You are obviously very passionate about Shakespeare, you go into such wonderful detail. To use geeky terminology, would you say that is your number one fandom?
DJ: No, I wouldn’t say so and it’s because when I was young the first thing I fell in love with was Greek Mythology. It’s probably why I love sci-fi because I think they’re connected as well. I love Greek Mythology, I love the stories of the Gods and those ‘superheroes’, and I also love comic books. Comics, to me, are the modern mythologies. My parents, when I was younger, were kind of worried. They were just like, “Well, it’s very good that he loves comic books so much, but we’d love to get him into the myths. We’d love to get him into the classics somehow and actually get him to read more than just comic books.” We were at a flea market and happened to find one of these old classic illustrated comic books that had Julius Caesar in it. They bought that for me, hoping that I would take a bridge into classical literature. I read the comic book of Julius Caesar and the had the actual cast from the play, it was a cut version, but through the comic book art, the detail on the entire story and all these interactions, and I got it. It was so useful years later in high school and we were starting to study Shakespeare and we came across Julius Caesar and the other plays. I thought I would struggle with the language, but I didn’t have a problem at all with it because I could see the images in my head already, I was able to make connections between the word and images. So much of Shakespeare’s writing were of the classics, he pulls a lot from Greek Mythology, so when we started pulling all of those images and sources of the Gods, and fate, destiny, and all of those things, I already knew them from the myths. I felt very connected to Shakespeare because on this amazing subconscious level he was tapping into our basic need to create and explain the world.

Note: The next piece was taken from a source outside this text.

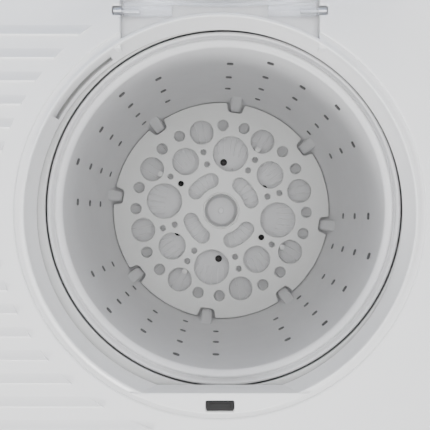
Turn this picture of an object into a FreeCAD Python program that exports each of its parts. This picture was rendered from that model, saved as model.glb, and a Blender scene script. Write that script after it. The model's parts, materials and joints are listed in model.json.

What roles of yours do we have to look forward to?
DJ: In the new year, in 2013, I will travel to Chicago to play another favorite role of mine, Marc Antony, in a production of Julius Ceasar.
A little birdy told me that you also like to draw comic books. Is that true?
DJ: That’s very true, yes! When I was a kid, it all started in elementary. I told my mom and dad I wanted to create a school newspaper, if I could use their typewriter and sheets of paper to create articles and anything like that. I hired, and I use quotations there (laughs), the class members to become various reporters. I personally created the comic section. I created a story line called “Power Hour” and it was about a young group of kids, who were all the kids, my friends, in my elementary class, who develop super powers. They have to be taken to a secret base where they can train and prepare for eventually saving the world. I was very influenced at the time by the X-Men and by Teen Titans, so it was sort of my of fashioning of that sort of inspiration of young people finding themselves and coming into that kind of power. Later I teamed up with a buddy of mine that I met in high school, he’s a fantastic artist, and we collaborated. In the story he brought his team together with my team, so it was like the clashes of the two teams and they get together to form one force which was “Power Hour”. I do that all the way up until I started my first year of high school and at that point that’s when I started to get into music and girls (laughs). At that point I would try to do a draft, about a page a day, so it would take me about a month to do an issue, about three pages. It was hard to get me outside (laughs), I was getting into a social life, music, and theater. I decided I needed to put to put it to rest, so I did one final issue just in black and white in my best style where I went back to the origin story, the first issue, and just sort of did a redo, so that someday it could have a life in the future. It would have a clean story to begin with.
Years later, maybe about thirteen years later, I was living in Vancouver during the Writer’s Strike which I think was maybe four years ago. There wasn’t a lot of work. I moved from Stratford back to Vancouver because I was feeling that hunger to work and because of the writer’s strike there was none. So I thought, “What am I going to do with myself?” I taught myself Photoshop in that time and I thought, “You know what? I’m going to get back into art.” My girlfriend who is also an actor, Lisa Berry, bought me some art supplies for my birthday. Her birthday was coming up and I was trying to think what to do for her birthday, and I wasn’t working a lot and I didn’t have a lot of cash, so I couldn’t do anything extravagant. Then I thought, “You know what? I’m going to use the art supplies that she gave me and I’m going to create a superhero for her.” I created a character based off her talents and really awesome qualities and I named that character Sonic. That brought me back into it and reminded me what it felt like to draw. So, that’s when I taught myself Photoshop. I always felt when I was drawing, in my younger years, that I could only get it to a certain point because I was using colored pencil and felt tip pen. Now it feels more professional and I can give that “published” look to it because I can scan it into the Photoshop program and use special effects and get exactly the look that I want.
So, I took that black and white issue, scanned it in, and now I’ve been using the program to edit one page at a time to teach myself and practice how to use Photoshop, how to color, and use different techniques. I’ve looked up tutorials on the Internet and a lot of artists are offering “how to do this and how to do that” so I’ve been teaching myself. So, I’m back into art, it’s more of a hobby for me at this point. What I would love to do in the future is create a television series or create a project of some kind, but make it comic book themed. I don’t know if I would do all of the art, because that’s not where my passion lies, but I could to do the concept designs and say, “This is what I am looking for. These are the characters, these are the histories.” Then I would find an artist to take that and develop it. That’s a future goal I have.
Can I just say how awesome it is that you created a superhero for Lisa Berry? You just raised the bar for all boyfriends, especially ones with geek girlfriends.
(laughs) Thank you, thank you!
For my last question, what is your favorite comic book movie?
DJ: What’s my favorite comic book movie? Oh… wow… (pauses) There have been a couple of really good ones lately, I love the direction that they are moving in and there are fantastic films that are coming out. This film, I think, still stands up for me as amazing. It’s Batman, the first Tim Burton Batman. I must have seen that movie a million times and it’s always in my being. I mean, I love what Christopher Nolan has done with it and the direction that he has taken it, but there’s just something about that film. I remember when it came out everybody watched it, everybody was talking about it. It was sort of the first big landing of the superhero genre film that became sort of a mainstream cool. If we hadn’t had that, they may have been tucked away and people may not have started to see those types of films, which is ridiculous. (pause) Batman.